### Exercise directions
Write out the whole listing word for word.

-------------------------

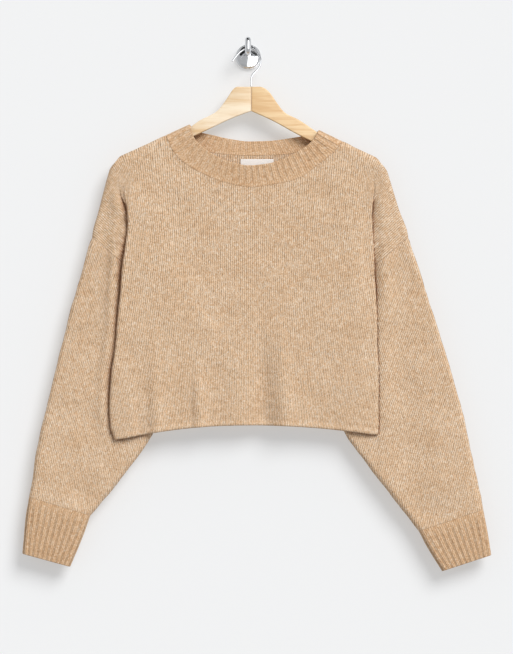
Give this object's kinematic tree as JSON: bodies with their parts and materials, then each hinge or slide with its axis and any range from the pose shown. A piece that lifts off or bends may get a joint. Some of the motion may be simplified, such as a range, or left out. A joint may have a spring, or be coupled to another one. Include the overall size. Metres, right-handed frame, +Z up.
{
  "type": "cropped knit sweater on a hanger and a wall hook",
  "caption": "Cropped drop-shoulder knit jumper with ribbed crew neck and cuffs, hanging flat on a wooden hanger from a round wall hook.",
  "frame": {"origin": "centre of the wall plate's flat back, on the wall", "axes": "+Z up, +Y into the wall, +X to the right of someone facing the garment's front"},
  "size_m": [0.7504, 0.046, 0.8559],
  "materials": {
    "knit": "brushed stockinette knit in an oatmeal and camel marl",
    "ribbing": "ribbed knit in the same oatmeal and camel marl",
    "label": "plain white woven neck label, left blank",
    "wood": "pale smooth beech, clear coat",
    "chrome": "polished chrome"
  },
  "bodies": {
    "root": {"front": "knit", "back": "knit", "neckband": "ribbing", "sleeve_left": "knit", "sleeve_right": "knit", "cuff_left": "ribbing", "cuff_right": "ribbing", "label": "label", "hanger_left": "wood", "hanger_right": "wood", "hanger_wire": "chrome", "wall_plate": "chrome", "wall_peg": "chrome"}
  },
  "joints": []
}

-------------------------

### Solution
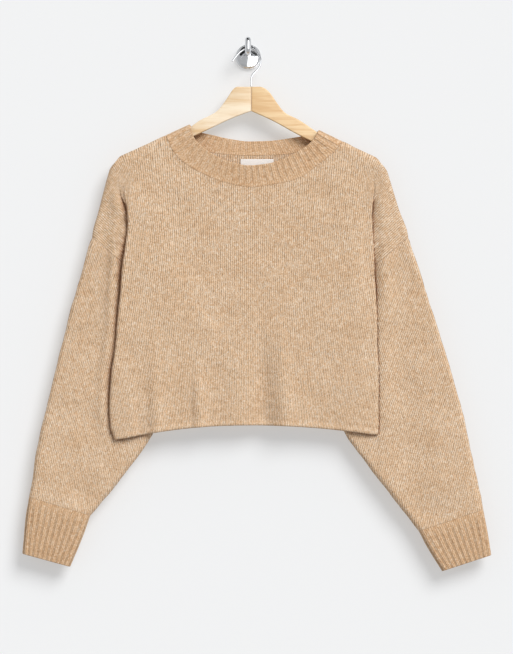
Give this object's kinematic tree as JSON: bodies with their parts and materials, then each hinge or slide with its axis and any range from the pose shown. A piece that lifts off or bends may get a joint. Some of the motion may be simplified, such as a range, or left out. A joint may have a spring, or be coupled to another one. Include the overall size. Metres, right-handed frame, +Z up.
{
  "type": "cropped knit sweater on a hanger and a wall hook",
  "caption": "Cropped drop-shoulder knit jumper with ribbed crew neck and cuffs, hanging flat on a wooden hanger from a round wall hook.",
  "frame": {"origin": "centre of the wall plate's flat back, on the wall", "axes": "+Z up, +Y into the wall, +X to the right of someone facing the garment's front"},
  "size_m": [0.7504, 0.046, 0.8559],
  "materials": {
    "knit": "brushed stockinette knit in an oatmeal and camel marl",
    "ribbing": "ribbed knit in the same oatmeal and camel marl",
    "label": "plain white woven neck label, left blank",
    "wood": "pale smooth beech, clear coat",
    "chrome": "polished chrome"
  },
  "bodies": {
    "root": {"front": "knit", "back": "knit", "neckband": "ribbing", "sleeve_left": "knit", "sleeve_right": "knit", "cuff_left": "ribbing", "cuff_right": "ribbing", "label": "label", "hanger_left": "wood", "hanger_right": "wood", "hanger_wire": "chrome", "wall_plate": "chrome", "wall_peg": "chrome"}
  },
  "joints": []
}